Scuba isn’t the only activity for which St. Lucia has received acclaim. Among the burgeoning kite-surfing community, the island has become known for its consistent trade winds that are constant day and night throughout most of the year (November-August). Various kite-surfing schools have sprung up to profit from this idyllic setting and weather pattern, with the result that its “secret location” has long since been revealed to the sport’s neophytes.

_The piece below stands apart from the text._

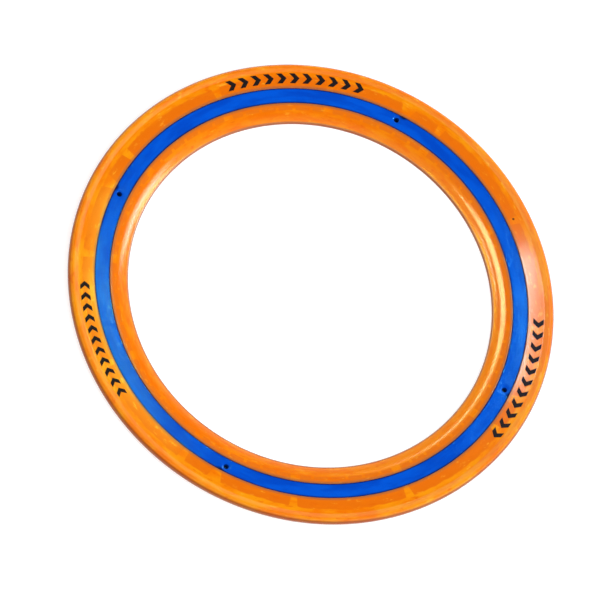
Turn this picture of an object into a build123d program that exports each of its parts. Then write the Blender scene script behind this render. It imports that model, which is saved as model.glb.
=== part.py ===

But even those without a favored sport can enjoy the island’s adventures. One of the island’s most popular attractions, the Treetop Canopy Adventure offers the thrill of flying on a zipline through the top of a rainforest canopy as you dangle one hundred fifty feet above the ground. The course lines reach up to 800 feet in length from platform to platform, meaning you can get quite some distance on each leg around the track — as well as some speed. It’s not a difficult sport to learn, and more than one acrophobe (one who is afraid of heights) has conquered her fear of heights by soaring on a wire, often during one of the island’s frequent rain showers. A daring aerial course, complete with hoops to leap through, is available for those seeking an extra adrenaline-filled challenge.
But it’s not just fun and games on this Eastern Caribbean isle. Despite its relatively tiny population, St. Lucia, as well as the island’s local culture, has gained notoriety in recent years, mainly due to the fact that, per capita, the nation claims the largest number of Nobel Laureates of any nation in the world. Both Sir William Arthur Lewis (Economics, 1979) and his Honorable Derek Alton Walcott (Literature, 1992) have been bestowed with this distinguished award — which makes St. Lucia tied with Australia, a nation thousands of times its size, for the number of native Nobel Laureates.
Which means St. Lucia has a rich culture all its own. Outside of the noted tourist sites, the island has several must-do attractions that many visitors happen upon only by chance. The Friday-night Gros Islet jump-up is a street festival that has grown to embrace both locals and tourists alike. Vendors hawk homemade food and crafts, while the self-declared festival ambassadors lead the revelry through the packed-dirt streets with a thumping bass and lots of meet-and-greet grinding — a sort of mini Carnaval. On Fridays, on the other side of the island, the fishing village of Dennery hosts a weekly surfside fish fry, not quite as exuberant as the jump-up to the north but every bit as authentic. Although the island is small in square miles, travel times from one coast to the other can be quite lengthy, but visitors should not let these distances discourage them from experiencing true local flavor.
St. Lucia has hotels to fit most any budget, including the newer (and pricier) mega-resorts and those right off the main drag in the capital of Castries. But for a one-size-meets-all option, consider Coconut Bay Resort and Spa, located a shell’s throw away from the international airport on the island’s south shore, near Vieux Fort. Coconut Bay has a unique layout: a bisected floor plan that keeps families separate from the singles and couples that mingle on the property’s opposite half, where hammocks and cabanas abound. The all-inclusive resort has several top-notch amenities, including on-site restaurants (in addition to the buffets), spa, children’s play area (including two water slides), and the island’s first paintball course. Theme nights, including an outdoor buffet featuring live entertainment and all-you-can-eat local cuisine, comprise the regular roster of resort activities. Before departing St. Lucia, be sure to stock up on banana ketchup, the island condiment that is as ubiquitous as it is addictive.